In 1960 I was a visiting professor at the Massachusetts Institute of Technology, to which I returned after a year at Northwestern University, and where I have remained ever since. Supported by this unique institution and its unique colleagues, I have pursued the interests developed earlier in macroeconomics, including criticism of the monetarist positions, generalizations of the monetary mechanism and empirical tests of the” Life Cycle Hypothesis”. I have also branched out into new areas and, in particular, international finance and the international payment system, the effects of and cures for inflation, stabilization policies in extensively indexed open economies, and into various fields of finance such as credit rationing, the term structure of interest rates and the valuation of speculative assets.

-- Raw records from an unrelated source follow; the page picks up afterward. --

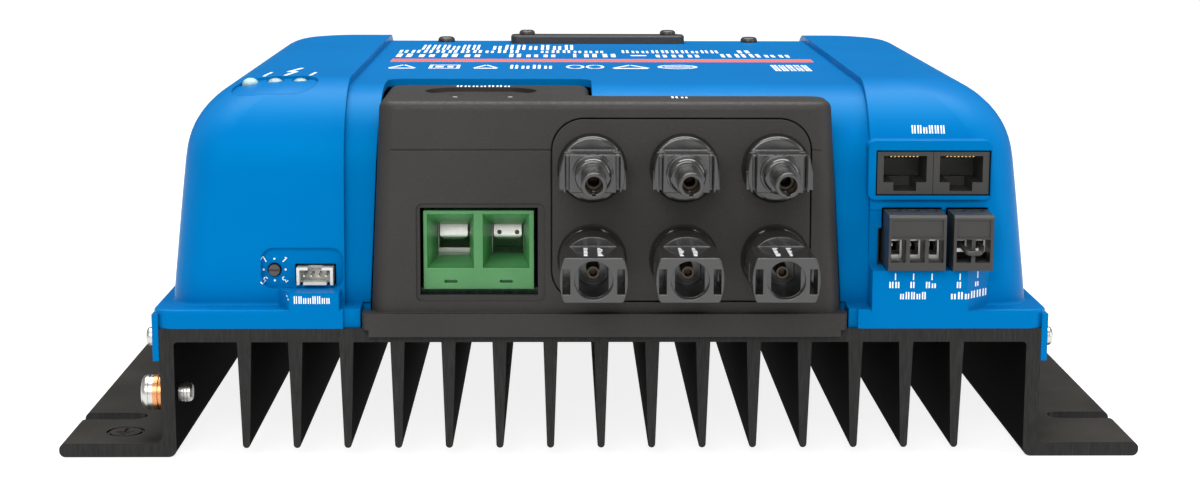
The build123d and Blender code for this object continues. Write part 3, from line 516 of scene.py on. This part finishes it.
def word(x, y, letters, weight=0.24):
    """A row of plain posts, two to a letter, in the place of a word."""
    pitch = (x[1] - x[0]) / letters
    tall = y[1] - y[0]
    width = pitch * weight
    marks = []
    for i in range(letters):
        high = y[0] + tall * random.choice(POST_HEIGHTS)
        for start in (x[0] + i * pitch, x[0] + (i + SECOND_POST) * pitch):
            middle = start + width / 2
            marks.append(stroke(((middle, y[0]), (middle, high)), width))
    return marks


def ring(centre, radius, width, squash=1.0):
    """A closed round or oval outline."""
    angles = [math.radians(360.0 * i / RING_SIDES) for i in range(RING_SIDES + 1)]
    points = [(radius * math.cos(a), radius * math.sin(a)) for a in angles]
    return stroke([(centre[0] + x, centre[1] + y * squash) for x, y in points], width)


def frame_outline(x, y, width):
    """A plain rectangular outline."""
    half = width / 2
    return [
        bar((x[0], x[1]), (y[0], y[0] + width)),
        bar((x[0], x[1]), (y[1] - width, y[1])),
        stroke(((x[0] + half, y[0] + width), (x[0] + half, y[1] - width)), width),
        stroke(((x[1] - half, y[0] + width), (x[1] - half, y[1] - width)), width),
    ]


def triangle(x, y, width, base):
    """An upright triangular outline with a heavier foot."""
    middle = (x[0] + x[1]) / 2
    sides = [stroke(((x[0], y[0] + base), (middle, y[1])), width)]
    sides += [stroke(((x[1], y[0] + base), (middle, y[1])), width)]
    return sides + [bar(x, (y[0], y[0] + base))]


def digit(shape, centre, lean):
    """A numeral's stroke, from points on a unit grid two high, turned by lean degrees."""
    turn = Matrix.Rotation(math.radians(lean), 2)
    points = [Vector(centre) + turn @ Vector(point) * DIGIT_SIZE for point in shape]
    return stroke(points, DIGIT_SIZE * DIGIT_WEIGHT)


def around_dial(radius, angle):
    """A spot at a radius and an angle in degrees from the dial's centre."""
    a = math.radians(angle)
    return (DIAL_CENTRE[0] + radius * math.cos(a), DIAL_CENTRE[1] + radius * math.sin(a))


# main label on the top: a red stripe, three lines behind it and a row of symbols before it
STRIPE = ((-64.0, 68.0), (-6.5, 3.0))
LINE_1 = (37.5, 55.5)
LINE_2 = (25.6, 35.2)
LINE_3 = (10.4, 21.6)
LABEL_WORDS = (
    ((-57.0, -37.0), LINE_1, 6),
    ((-33.5, -5.6), LINE_1, 7),
    ((-63.7, -23.5), LINE_2, 10),
    ((-17.5, 4.0), LINE_2, 6),
    ((9.0, 41.5), LINE_2, 10),
    ((47.0, 52.5), LINE_2, 1),
    ((-63.6, -34.5), LINE_3, 4),
    ((-27.5, -11.0), LINE_3, 3),
    ((-3.5, 8.5), LINE_3, 2),
    ((19.5, 35.0), LINE_3, 3),
    ((40.5, 63.8), LINE_3, 5),
)
DIVIDER = (-7.0, -6.0)
DASH = ((11.5, 16.5), (14.6, 17.4))
ICON_ROW = (-28.5, -17.0)
ICON_INNER = (-25.0, -20.5)
ICON_MIDDLE = -22.7
SIDE_BLOCK_X = (53.3, 64.8)
SIDE_BLOCK_LOW = -34.8
SIDE_BLOCK_ROWS = 5
SIDE_BLOCK_STEP = 4.0
SIDE_BLOCK_TALL = 2.6


def print_label(top):
    """The main label's stripe, lines and symbols."""
    print_on("label_stripe", top, [bar(*STRIPE)], "print_red")
    label = []
    for x, y, letters in LABEL_WORDS:
        label += word(x, y, letters)
    label += [bar(DIVIDER, LINE_3), bar(*DASH)]
    print_on("label_lines", top, label, "print_white")
    icons = triangle((-62.8, -55.1), ICON_ROW, 0.9, 1.8)
    icons += frame_outline((-50.9, -41.6), ICON_ROW, 1.0)
    icons += [bar((-49.0, -46.6), ICON_INNER), bar((-45.4, -43.6), ICON_INNER)]
    icons += triangle((-37.1, -30.3), ICON_ROW, 0.9, 1.8)
    icons += word((-26.3, -12.6), ICON_ROW, 4)
    icons += [ring((x, ICON_MIDDLE), 2.4, 0.8, 2.2) for x in (-6.6, -0.6)]
    icons += triangle((5.0, 15.4), ICON_ROW, 1.0, 2.0)
    icons += [ring((24.5, ICON_MIDDLE), 5.6, 1.0), bar((20.6, 28.4), (-23.6, -21.8))]
    for row in range(SIDE_BLOCK_ROWS):
        low = SIDE_BLOCK_LOW + row * SIDE_BLOCK_STEP
        icons += word(SIDE_BLOCK_X, (low, low + SIDE_BLOCK_TALL), 5, 0.34)
    print_on("label_symbols", top, icons, "print_white")


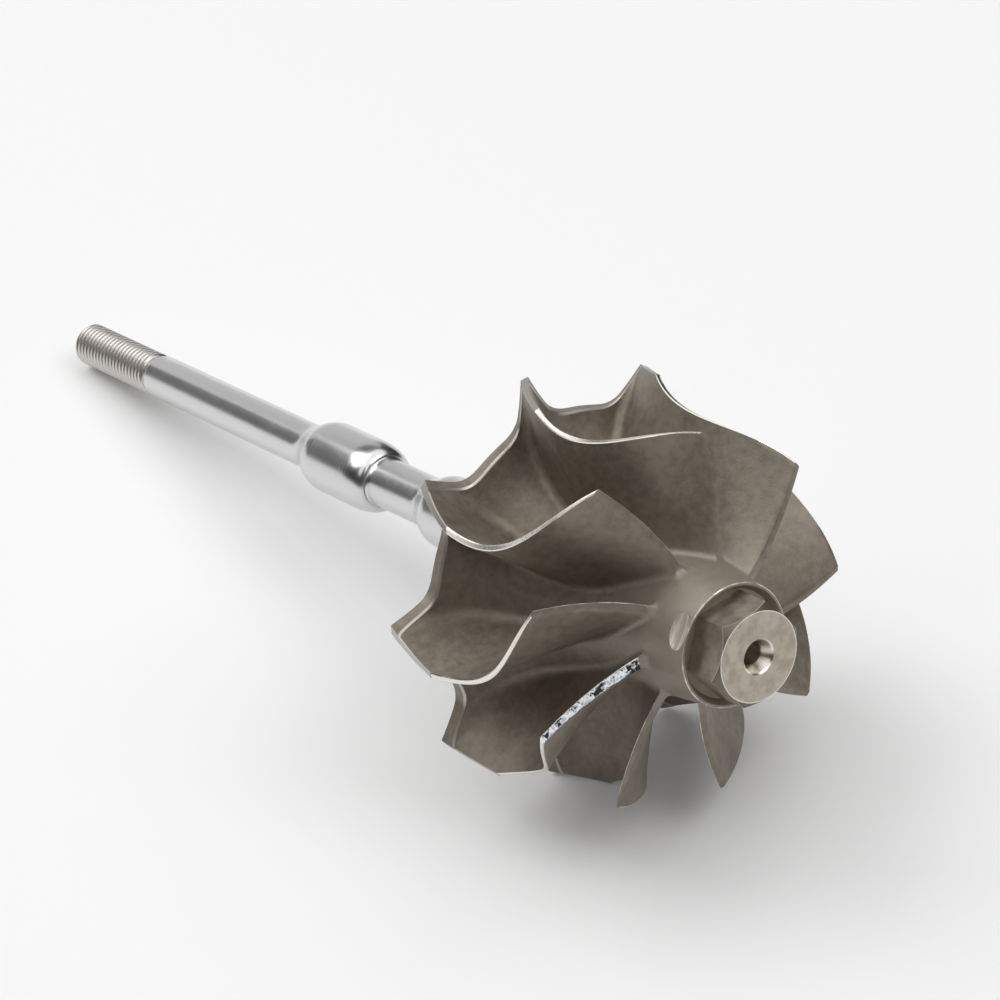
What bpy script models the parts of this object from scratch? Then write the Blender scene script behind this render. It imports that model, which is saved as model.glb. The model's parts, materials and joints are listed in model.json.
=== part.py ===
"""Turbocharger shaft and wheel, lying on its side as it is photographed.

The rotor is one cast radial turbine wheel with nine blades, joined to a turned steel shaft.
It rests on two wheel corners and on the threaded end, so its nose points up a little.

All sizes are in metres. Each piece is modelled upright on the rotor's axis: local +Z runs
towards the nose, z = 0 is the plane of the blades' outlet tips, and local +X is the side
that ends up on top. A parent empty then lays the rotor on the floor: the nose points to -Y
and the origin is on the floor under the middle of the whole part.
"""

import math

import bmesh
import bpy
from mathutils import Matrix, Vector

# Wheel
BLADES = 9
INLET_RADIUS = 0.02786
OUTLET_RADIUS = 0.02466
DISC_BACK_Z = -0.02481
DISC_RIM = 0.0013
INLET_FRONT_Z = -0.01686
SCALLOP_RADIUS = 0.02175
SCALLOP_HALF_ANGLE = math.radians(19.3)
SCALLOP_POWER = 4.6
HUB_RADIUS = 0.00888
HUB_Z = 0.00296
HUB_POWER = 2.6
HUB_SPLIT = 0.4
NOSE_RIM_RADIUS = 0.00813
NOSE_RIM_Z = 0.00974
NOSE_GROOVE_DEPTH = 0.0011
NOSE_GROOVE_OUTER = 0.00763
NOSE_NECK_RADIUS = 0.0056
BACK_BOSS_RADIUS = 0.0105
BACK_BOSS_FOOT = 0.0145
BACK_BOSS_Z = -0.0286
SHROUD_CURVE = (
    (INLET_FRONT_Z, INLET_RADIUS),
    (-0.00791, 0.02304),
    (-0.00358, 0.02497),
    (0.0, OUTLET_RADIUS),
)
SWEEP_CURVE = ((DISC_BACK_Z, 0.0), (-0.00967, 20.5), (-0.0063, 6.5), (HUB_Z, -31.0))
BLADE_TIP_THICKNESS = 0.00078
BLADE_ROOT_THICKNESS = 0.0023
BLADE_ROOT_DEPTH = 0.07

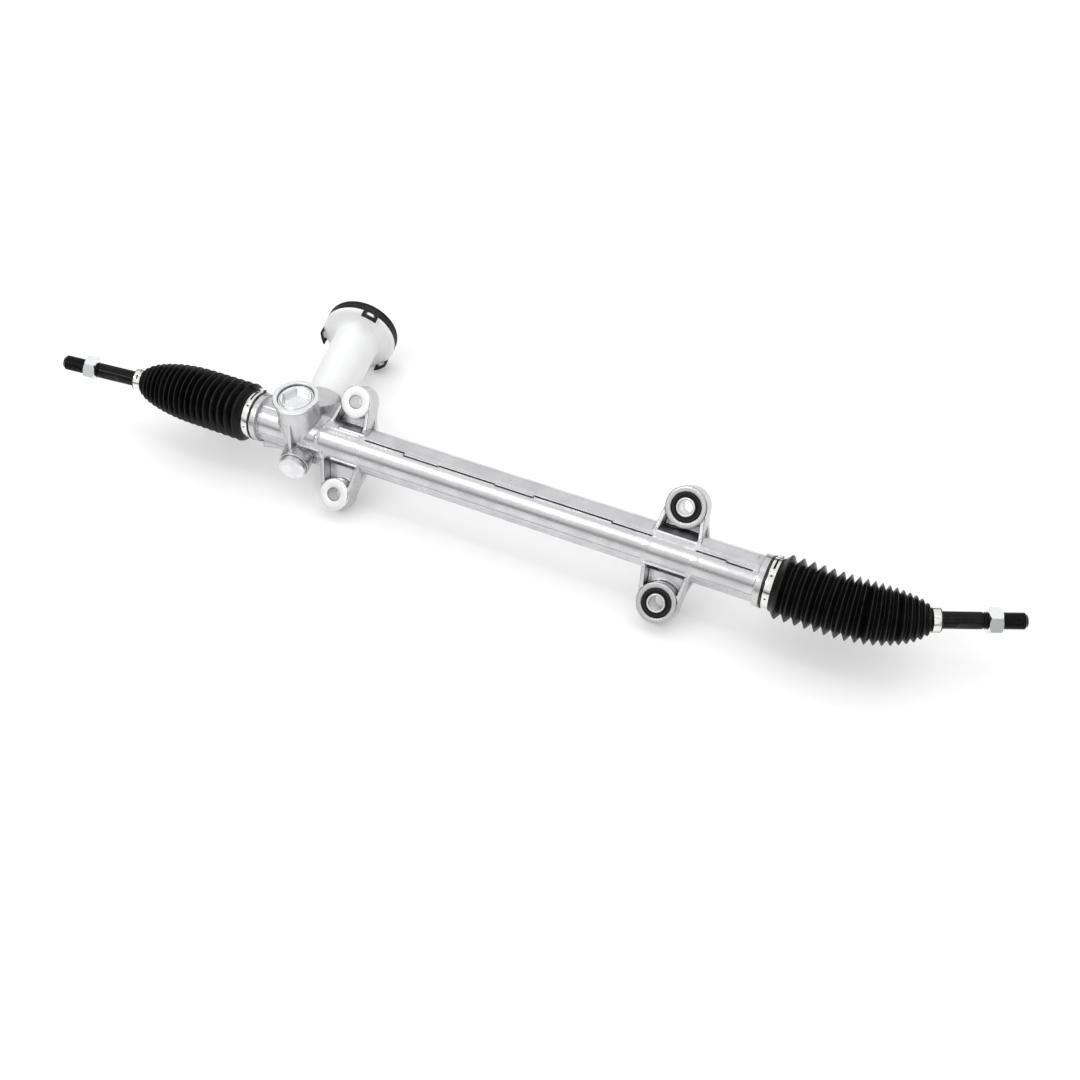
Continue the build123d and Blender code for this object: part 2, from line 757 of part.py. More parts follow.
with BuildPart() as pinion_seal:
    with BuildSketch(pinion_plane.offset(seal_start)):
        Circle(seal_radius - seat_gap)
        Circle(shaft_radius + face_gap, mode=Mode.SUBTRACT)
    extrude(amount=seal_width)
    with BuildSketch(pinion_plane.offset(seal_start + seal_width)):
        Circle(seal_radius - seal_rim)
        Circle(shaft_radius + seal_rim, mode=Mode.SUBTRACT)
    extrude(amount=-seal_width / 2, mode=Mode.SUBTRACT)
pinion_seal.part.label = "pinion_seal"
export_step(pinion_seal.part, "parts/pinion_seal.step")

with BuildPart() as bottom_cap:
    with BuildSketch(pinion_plane.offset(-pinion_foot_end - seat_gap)):
        Circle(bottom_cap_radius)
    extrude(amount=-bottom_cap_height + seat_gap)
    chamfer(bottom_cap.faces().sort_by(pinion_axis)[0].edges(), bottom_cap_chamfer)
    with BuildSketch(pinion_plane.offset(-pinion_foot_end - seat_gap)):
        Circle(bottom_cap_plug_radius)
    extrude(amount=bottom_cap_plug_length)
bottom_cap.part.label = "bottom_cap"
export_step(bottom_cap.part, "parts/bottom_cap.step")

# ---------------------------------------------------------------------------
# Yoke, liner, springs, O-ring and plug
# ---------------------------------------------------------------------------
saddle_plane = rack_section(pinion_x - yoke_radius - over_cut)
ring_groove_height = spring_seat + yoke_ring_rise
with BuildPart() as yoke:
    with BuildSketch(yoke_plane.offset(yoke_bottom)):
        Circle(yoke_radius)
    extrude(amount=yoke_top - yoke_bottom)
    with BuildSketch(saddle_plane):
        Circle(rack_radius + liner_thickness + running_gap + seat_gap)
    extrude(amount=2 * yoke_radius + 2 * over_cut, mode=Mode.SUBTRACT)
    with BuildSketch(yoke_plane.offset(spring_seat)):
        Circle(spring_radius + face_gap)
    extrude(amount=yoke_top - spring_seat, mode=Mode.SUBTRACT)
    with BuildSketch(yoke_plane.offset(ring_groove_height)):
        Circle(yoke_radius + over_cut)
        Circle(yoke_radius - 2 * ring_section_radius, mode=Mode.SUBTRACT)
    extrude(amount=2 * ring_section_radius + 2 * face_gap, mode=Mode.SUBTRACT)
yoke.part.label = "yoke"
export_step(yoke.part, "parts/yoke.step")

with BuildPart() as yoke_liner:
    with BuildSketch(saddle_plane):
        Circle(rack_radius + liner_thickness + running_gap)
        Circle(rack_radius + running_gap, mode=Mode.SUBTRACT)
    extrude(amount=2 * yoke_radius + 2 * over_cut)
    with BuildSketch(yoke_plane.offset(yoke_bottom + 2 * liner_inset)):
        Circle(yoke_radius - liner_inset)
    extrude(amount=yoke_top, mode=Mode.INTERSECT)
yoke_liner.part.label = "yoke_liner"
export_step(yoke_liner.part, "parts/yoke_liner.step")

with BuildPart() as yoke_spring:
    spring_pitch = (yoke_top - spring_seat) / spring_count
    with BuildSketch(yoke_section):
        for index in range(spring_count):
            rising = index % 2 == 0
            outer = spring_seat + seat_gap + index * spring_pitch + (0 if rising else spring_cone)
            inner = spring_seat + seat_gap + index * spring_pitch + (spring_cone if rising else 0)
            with BuildLine():
                Polyline(
                    (spring_bore_radius, inner), (spring_radius, outer),
                    (spring_radius, outer + spring_thickness),
                    (spring_bore_radius, inner + spring_thickness),
                    close=True,
                )
            make_face()
    revolve(axis=yoke_axis)
yoke_spring.part.label = "yoke_spring"
export_step(yoke_spring.part, "parts/yoke_spring.step")

with BuildPart() as yoke_ring:
    with BuildSketch(yoke_section):
        ring_height = ring_groove_height + ring_section_radius + face_gap
        with Locations((yoke_radius - ring_section_radius, ring_height)):
            Circle(ring_section_radius - seat_gap)
    revolve(axis=yoke_axis)
yoke_ring.part.label = "yoke_ring"
export_step(yoke_ring.part, "parts/yoke_ring.step")

with BuildPart() as yoke_plug:
    with BuildSketch(yoke_plane.offset(plug_bottom)):
        Circle(plug_radius)
    extrude(amount=plug_height)
    with BuildSketch(yoke_plane.offset(plug_bottom + plug_height)):
        RegularPolygon(plug_hexagon / 2, 6, major_radius=False)
    extrude(amount=-plug_hexagon_depth, mode=Mode.SUBTRACT)
    with BuildSketch(yoke_plane.offset(plug_bottom + plug_height)):
        Circle(plug_radius + over_cut)
        Circle(plug_step_radius, mode=Mode.SUBTRACT)
    extrude(amount=-plug_step, mode=Mode.SUBTRACT)
    chamfer(yoke_plug.edges().filter_by(GeomType.CIRCLE).sort_by(Axis.Z)[-1], plug_chamfer)
yoke_plug.part.label = "yoke_plug"
export_step(yoke_plug.part, "parts/yoke_plug.step")

# ---------------------------------------------------------------------------
# Dust cover and its rubber seal
# ---------------------------------------------------------------------------
seal_join = cover_end + face_gap
with BuildPart() as dust_cover:
    with BuildSketch(bearing_plane):
        with BuildLine():
            Polyline(
                (cover_neck_radius, cover_start), (cover_flare_radius, cover_flare_start),
                (cover_flange_radius, cover_end - cover_rim), (cover_flange_radius, cover_end),
                (cover_flange_radius - cover_wall, cover_end),
                (cover_flare_radius - cover_wall / 2, cover_flare_start + cover_inner_rise),
                (cover_neck_radius - cover_wall, cover_start + cover_seat_length + cover_seat_spare),
                (cover_neck_radius - cover_wall, cover_start),
                close=True,
            )
        make_face()
    revolve(axis=pinion_axis)
dust_cover.part.label = "dust_cover"
export_step(dust_cover.part, "parts/dust_cover.step")

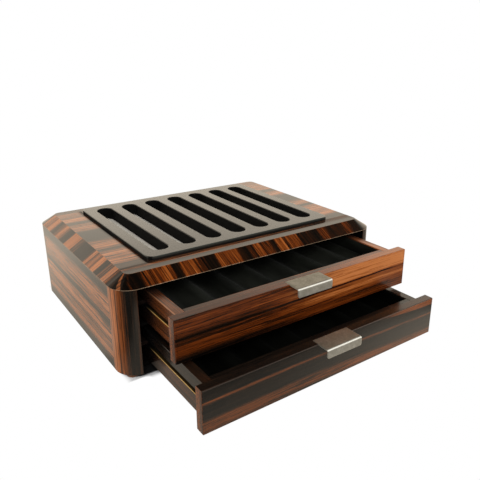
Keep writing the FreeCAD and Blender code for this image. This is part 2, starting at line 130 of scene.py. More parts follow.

In the late sixties I also had a major responsibility for designing a large scale model of the U.S. economy, the MPS, sponsored by the Federal Reserve Bank and still utilized by it. Finally, I have participated actively in the debate over economic policies both in Italy and the U.S., concentrating lately on the deleterious effects of the huge public deficits.

From Les Prix Nobel. The Nobel Prizes 1985, Editor Wilhelm Odelberg, [Nobel Foundation], Stockholm, 1986

This autobiography/biography was written at the time of the award and later published in the book series Les Prix Nobel/Nobel Lectures. The information is sometimes updated with an addendum submitted by the Laureate.

Franco Modigliani died on September 25, 2003.